「やりたいことがわからない」福田萌の目の前が開けた憧れの人からの「言葉」
憧れの人に会えた!
だから今年は「人見知りをやめる」をテーマに送ってきた。どこかに誘われたら、誰かと出会ったら、なんとかスケジュールを調整し、夫や母や義母やシッターさん、いろんな人を頼って、顔を出すように、お茶できるように努めた。ああ、そしたら、たくさんの素敵な出会い、意外な出会いがあった。憧れの人、画面の中で私にとって一方的にお馴染みだった人と、まさかの直接会って話す機会にも恵まれ、すごくハッピーな1年だった。「人見知りをやめる」って決めて、運気が上向きになった。 中でも印象的だったのが、11月にシンガポールでお会いしたレイチェル・チャンさんとの出会い。約10年前、長女が赤ちゃんの頃にレイチェルさんのJ-waveのラジオが大好きで、赤ちゃんと二人きりの午後に、穏やかで上品で、空気がふんわりとたゆたうような雰囲気の声のレイチェルさんの番組を心待ちにしていた。アールグレイの匂いで部屋中が満たされるような、上質で心ときめく時間だった。 私も出産直前までラジオパーソナリティを務めていたので、どうやったらレイチェルさんみたいに喋れるようになるんだろう? と練習したりしてみた。しかし、すぐ断念した。いやはや、これは天性の素質なんだろうな。

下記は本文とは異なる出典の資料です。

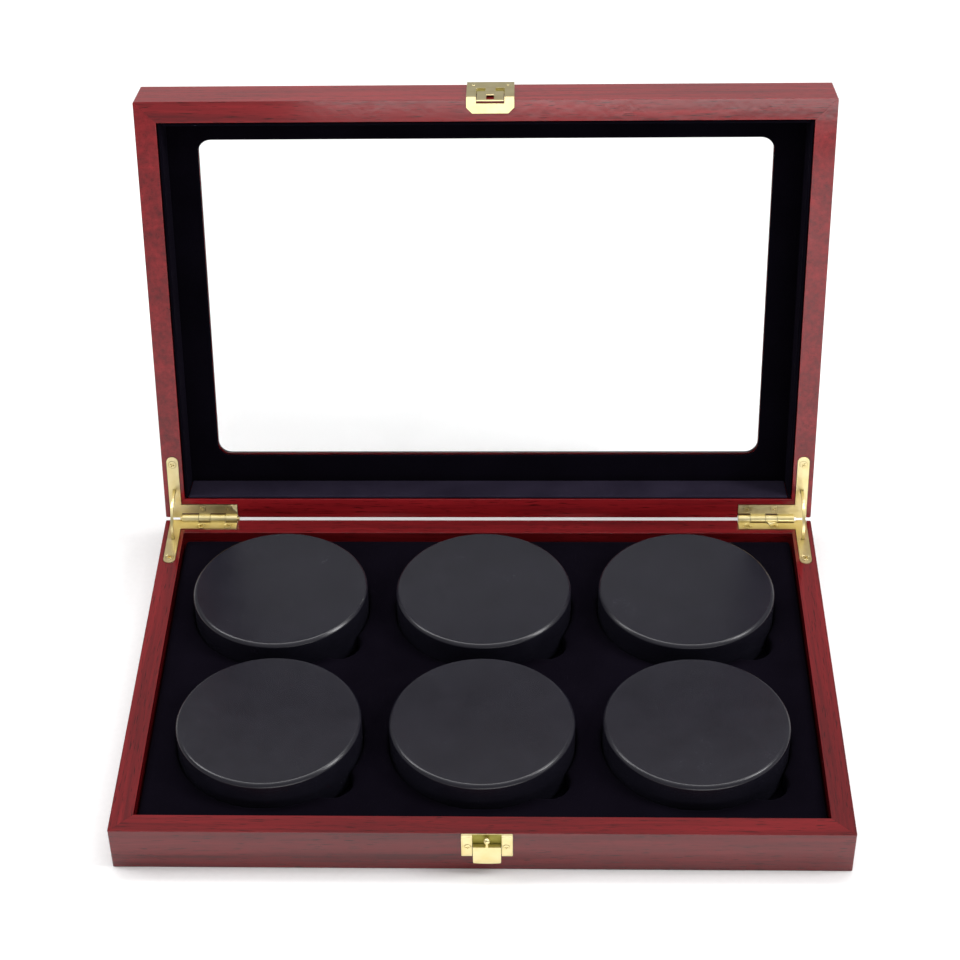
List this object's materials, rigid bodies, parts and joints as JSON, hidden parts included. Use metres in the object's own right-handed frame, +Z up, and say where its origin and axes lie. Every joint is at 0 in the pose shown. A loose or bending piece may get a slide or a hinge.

どんな方なんだろう? きっと素敵な方なんだろうなと想像を巡らしていた。 そして、シンガポールの私の友人とのご縁で、10年越しの思いが届き、今回直接お会いできることに! これも「人見知りをやめた」私への神様からのご褒美としか思えなかった。
憧れの人に言われた「心のままに生きること」
実際のレイチェルさんは、私の想像していた以上に素敵な人だった。アールグレイの紅茶の雰囲気もあるけど、赤ワインのボトルと風船とクッキーが一緒になってお部屋にありそうな雰囲気。上品で洗練されているだけじゃなく、自由で可愛らしくって温かい、そんなイメージ。ずっと憧れていた人が想像以上に素敵で私は嬉しかった。 気づいたら私は私の悩みをレイチェルさんに吐露していた。「自分の本当にやりたいことが今はわからないんです」と。今の仕事や毎日の家事、子育てなども楽しんではいるけど、もっと自分にしかできない何かを見つけたい、でも具体的に何がしたいかわからない、というのがここ近年の私の悩みだった。 レイチェルさんは、優しくて可愛いお顔とアールグレイの声で私にこう言いました。「英語にHell Yesって言葉があるのを知っていますか? これは200%の強い“Yes”なんだけど、日常をHell Yesって思うことだけで埋め尽くしていったらどうでしょう?」そんな提案をしてくれました。 確かに、Hell Yesって思いながらお皿洗いすることはない。誰かがやらないと、後でさらに汚れたお皿が積み上がるから、仕方なくやっていた。そういう「仕方なく」こなしていたタスクの下に、ぎゅうぎゅうと自分の欲求が埋まってしまって、私は何がしたいのかがわからなくなっているのかもしれない。 「じゃあHell Yesと思えないことは、誰がやるんですか?」 「それは萌さん以外の人が。パートナーでもいいし、家事代行を頼んでもいい。誰もやらなくてもいい。とにかく、自分がやりたくないことはやらなくていいんです、もっとわがままになっていい」 なるほど。レイチェルさんの自由で可愛らしい雰囲気は、自分がやりたくないことはやらないと決めて、心のままに生きているからかもしれないな、と思った。